Wednesday, February 3, 2010

My Guts Are Smarter Than Your Guts



Restaurant: Coco's Southern Style Soul Food and Famous Deep Fried Lobster
Intersection: Clark between Congress and Van Buren.
Rating: 1.5/5
February 2nd, 2010:
My gastrointestinal tract is in danger. I can feel it. I have been cautious up until now; sticking with Burger Joints, Breakfast Places and Civil War Theme Restaurants. It’s time to take a risk. Usually, when describing “risky behavior”, doctors will mention drug use, promiscuous sex and other daredevil antics. They never mentioned deep fried lobster.
There are three types of days during a Chicago winter:
  • ·      The Blower’s Daughter: Mild almost warm, gray, wet, sloppy. Named for the Damien Rice song[1].
  • ·      Winter Wonderland: Cold but not uncomfortable. Blustery. Snowy.
  • ·      Well Worn Hand: Bleak, dark, snowy, unbearably cold and windy. Named for the Editors song[2].

Thank god, today is a Blower’s Daughter. This is my first entry that requires very little travel. No bus, no train, no cab, just some good old fashioned walking. God I hate walking, even around the block, but something about a Blower’s Daughter makes walking a little more bearable. I am answering the siren’s song. The clarion call of Coco’s Famous Deep Fried Lobster.
I see the sign every time I come home on the 22. Deep fried lobster? It sounds terrible. It sounds like a culinary abortion. It sounds, overall, like bad idea jeans. Yet, there is something truly tantalizing about the idea. I’ve always been one for some good soul food. I’ve always known to never judge a hole in the wall by appearances. I’ve also always known that shellfish is extremely easy to fuck up when a fryer is involved. But if you’re willing to take the risk fried shellfish and hole in the wall soul food joints can be amazing[3]. There is no reward without risk.
Walking to Coco’s, I start to truly doubt this idea. I can see the place, nestled between a pawn shop and a liquor store. Yet, despite my gastrointestinal hesitance, I keep walking. I keep repeating Rob Gordon’s words, “My guts have shit for brains”.
I enter the establishment and met by the beautiful smell of fried things. That misty, greasy, salty, warm smell. This is a good smell. This is a good sign. I ask for a small order of deep fried lobster, a side of fries and a drink. They do not serve drinks. I am pointed to an RC Cola[4] vending machine, directly behind me. Then another hitch is thrown in my giddy up, they do not take cash. I run next door to the pawn shop for their ATM and almost buy a drum set. I then run back and pay.
My debts paid and my order placed, I sit down and take in the glorious smell of fried food. I sit for easily 10 minutes and listen to the CTA bus driver in front of me tells the history of the 24 to his female companion, growing restless every minute. The suspense builds as the complexities of bus routes south of Chinatown are explained in explicit detail. I am waiting for, what smells like, an amazing meal. Just as I start to get interested in transit history, I hear my number yelled. I leap to my feet and am handed the bottom of a Styrofoam container filled with golden nuggets of lobster meat and fries that are so seasoned they’re practically orange.
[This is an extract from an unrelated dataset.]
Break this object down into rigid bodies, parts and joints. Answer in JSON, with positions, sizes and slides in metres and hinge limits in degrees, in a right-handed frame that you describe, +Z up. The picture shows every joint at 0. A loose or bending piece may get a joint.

This is it, the moment I have been waiting for, deep fried lobster. I pick up one of the oddly shaped morsels and take a bite into a seemingly flavorless nugget of rubber. Well, it’s not flavorless, mostly I just taste salt with a mild undertone of fish. This is disappointing. If I didn’t write everything in pen, these little babies would make a seriously greasy but effective eraser. The fries are decent but a little flaccid for my taste.
I attempt to salvage this meal by using the various sauces that I was given. The hot sauce is all heat and no flavor, making for a fiery piece of greasy rubber. The mild sauce however is great. Really, the mild sauce was the best part of the meal. It made it easier to eat the rest of the nuggets but didn’t manage to change the fact that those little fuckers were chewy. Despite the revolting nature of the texture and the absence of flavor, I finish all but one of the nuggets. I proceed to take the saved nugget and throw it on the table. Yet another disappointment, while rubbery, these nuggets do not bounce. There is absolutely no fun to be had with deep fried lobster.
If you only learn one thing from this blog, please let it be this: Always go with your gut. Rob Gordon is wrong[5], my guts are brilliant. They knew a bad idea when they heard it.


[1] Off the album “O”.
[2] The closing track of “An End Has A Start”.
[3] I’ve had some truly awful calamari in my time.
[4] Damn, I’m a Shasta man.
[5] About guts and for naming “Janie Jones” by The Clash as a better song than Bruce Springsteen’s “Thunder Road”.